コンセプトマップを用いた根拠に基づく考えを引き出す指導の工夫

聖籠町立聖籠中学校 石井 喬志

 本研究で用いたコンセプトマップとは概念地図のことである。概念につけられている言葉を「概念ラベル」、そのつながりを表す言葉を「リンクワード」として、この2つを用いて図式で視覚的に表したものである。作成する活動を通して、語句と語句の関連性が整理され、既習事項の習得につながると考えた。また、本研究では科学的に探求する能力の考え方として、「根拠をもって自分の考えを表現すること」とし、それができていけば科学的に探求する能力の基礎と態度を育てられるとした。

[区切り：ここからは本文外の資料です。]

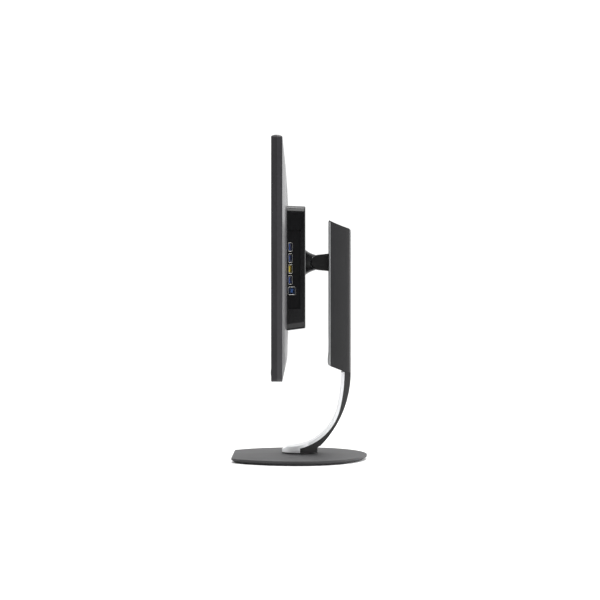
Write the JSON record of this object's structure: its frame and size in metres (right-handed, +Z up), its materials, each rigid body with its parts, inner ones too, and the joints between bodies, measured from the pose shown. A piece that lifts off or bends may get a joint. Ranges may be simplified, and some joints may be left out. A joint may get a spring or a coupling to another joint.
{
  "type": "desktop computer monitor",
  "caption": "Flat desktop monitor on a height, tilt, swivel and pivot stand, with side and bottom sockets and a slim rounded-plan base.",
  "frame": {"origin": "on the desk, below the middle of the base and on the stand's swivel axis", "axes": "+Z up, screen faces -Y, +X towards the side that holds the side sockets"},
  "size_m": [0.636, 0.232, 0.5325],
  "materials": {
    "base_paint": "satin",
    "tray_sheet": "mill",
    "steel": "satin",
    "rubber": "matt",
    "slide_plastic": "smooth",
    "stand_paint": "satin",
    "trim_silver": "satin",
    "column_plastic": "fine texture",
    "column_front": "satin",
    "arm_paint": "satin",
    "axle_steel": "ground",
    "spring_steel": "bright",
    "head_plastic": "fine texture",
    "housing_plastic": "fine texture",
    "hinge_plastic": "smooth",
    "screen_glass": "anti-glare",
    "film": "matt",
    "acrylic": "polished",
    "board": "solder mask",
    "socket_metal": "nickel",
    "socket_blue": "moulded",
    "socket_yellow": "moulded",
    "socket_black": "moulded",
    "insert_brass": "machined",
    "key_plastic": "satin",
    "lamp_lens": "clear"
  },
  "bodies": {
    "base": {"base_cover": "base_paint", "base_weight": "steel", "base_feet": "rubber", "base_thumbscrew": "steel", "swivel_race": "slide_plastic"},
    "stand": {"foot_disc": "stand_paint", "neck_frame": "stand_paint", "neck_front_trim": "trim_silver", "column_shell": "column_plastic", "column_front_cover": "column_front", "column_top_cap": "column_plastic", "column_channel": "steel", "column_screws": "axle_steel", "lift_spring_strips": "spring_steel"},
    "carriage": {"lift_carriage": "arm_paint", "glide_pads": "slide_plastic", "spool_axle": "axle_steel", "hinge_arm": "arm_paint", "tilt_axle": "axle_steel", "tilt_washers": "axle_steel"},
    "spring_spools": {"lift_spring_coils": "spring_steel"},
    "tilt_head": {"tilt_yoke": "steel", "pivot_spindle": "axle_steel", "hinge_cover": "hinge_plastic"},
    "menu_key": {"menu_key": "key_plastic"},
    "input_key": {"input_key": "key_plastic"},
    "up_key": {"up_key": "key_plastic"},
    "down_key": {"down_key": "key_plastic"},
    "power_button": {"power_button": "key_plastic"},
    "power_rocker": {"power_rocker": "socket_black"},
    "release_button": {"release_button": "key_plastic"},
    "display": {"mount_plate": "steel", "mount_screws": "axle_steel", "vesa_inserts": "insert_brass", "chassis_plate": "steel", "main_board": "board", "power_board": "board", "usb_hub_board": "board", "key_board": "board", "usb_a_shells": "socket_metal", "usb_a_tongues": "socket_blue", "fast_charge_tongue": "socket_yellow", "usb_b_shell": "socket_metal", "usb_b_tongue": "socket_blue", "io_side_panel": "housing_plastic", "io_bottom_panel": "housing_plastic", "ac_inlet": "socket_black", "rocker_frame": "socket_black", "video_sockets": "socket_metal", "rear_housing": "housing_plastic", "housing_screws": "axle_steel", "rear_cover": "head_plastic", "front_bezel": "head_plastic", "lcd_panel": "screen_glass", "optical_sheets": "film", "light_guide": "acrylic", "led_strip": "board", "panel_tray": "tray_sheet", "power_led": "lamp_lens", "speakers": "socket_black"}
  },
  "joints": [
    {"name": "base_swivel", "type": "hinge", "parent": "base", "child": "stand", "pos_m": [0, 0, 0.0103], "axis": [0, 0, 1], "range_deg": [-65, 65]},
    {"name": "height", "type": "slide", "parent": "stand", "child": "carriage", "axis": [0, 0, 1], "range_m": [-0.1, 0.04]},
    {"name": "spool_spin", "type": "hinge", "parent": "carriage", "child": "spring_spools", "pos_m": [0, 0.0695, 0.3], "axis": [1, 0, 0], "range_deg": [-232, 576]},
    {"name": "tilt", "type": "hinge", "parent": "carriage", "child": "tilt_head", "pos_m": [0, 0.032, 0.34], "axis": [-1, 0, 0], "range_deg": [-5, 20]},
    {"name": "portrait_pivot", "type": "hinge", "parent": "tilt_head", "child": "display", "pos_m": [0, 0.007, 0.34], "axis": [0, 1, 0], "range_deg": [0, 30]},
    {"name": "mains_rocker", "type": "hinge", "parent": "display", "child": "power_rocker", "pos_m": [-0.072, -0.008, 0.239], "axis": [0, 1, 0], "range_deg": [0, 13]},
    {"name": "stand_release", "type": "slide", "parent": "display", "child": "release_button", "axis": [0, 0, -1], "range_m": [0, 0.0035], "stiffness_N_per_m": 400},
    {"name": "menu_press", "type": "slide", "parent": "display", "child": "menu_key", "axis": [0, 1, 0], "range_m": [0, 0.0008], "stiffness_N_per_m": 1500},
    {"name": "input_press", "type": "slide", "parent": "display", "child": "input_key", "axis": [0, 1, 0], "range_m": [0, 0.0008], "stiffness_N_per_m": 1500},
    {"name": "up_press", "type": "slide", "parent": "display", "child": "up_key", "axis": [0, 1, 0], "range_m": [0, 0.0008], "stiffness_N_per_m": 1500},
    {"name": "down_press", "type": "slide", "parent": "display", "child": "down_key", "axis": [0, 1, 0], "range_m": [0, 0.0008], "stiffness_N_per_m": 1500},
    {"name": "power_press", "type": "slide", "parent": "display", "child": "power_button", "axis": [0, 1, 0], "range_m": [0, 0.0008], "stiffness_N_per_m": 1500}
  ],
  "couplings": [
    {"joint": "spool_spin", "follows": "height", "rad_per_m": -100}
  ]
}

 しかし、これまでの私自身の授業を振り返ると、一方的な知識の伝達になっていたり、観察・実験で考えをまとめる時間を十分に取らなかったりと科学的に探求する能力を育てるための授業とは言えなかった。そのため何のための観察・実験か分からずに活動を進めていたり、得られたデータをもとにした考えをまとめられなかったりしていた。結果として仮説や考察に対する考えの根拠ももてていない生徒が多かった。そこで、本研究では以下の手だてを講じ、研究を進めた。
1 既習事項を整理させるためのコンセプトマップの作成
 手順として、まずは各自で考えをまとめる。次に班で見せ合い、参考になったことを書き加えていくといった「個→グループ→個」といった流れを大切にして行った。
2 根拠に基づく考えを引き出す課題設定の工夫
 課題解決の際に、既習事項を用いて考えることができる課題設定を心掛けた。そうすることで、既習事項を整理したコンセプトマップを利用し、根拠を明確にして、自分の考えを述べられるように工夫した。
 これらの実践を通し、生徒の理解に対する自己評価や定期テストでの結果、そしてワークシートの記述にも変化が見られていった。生徒の中で既習事項が整理されていけば、既習事項を用いて新しい課題に対して取り組もうとする姿勢が育まれ、根拠に基づく考え方を引き出せると言えるであろう。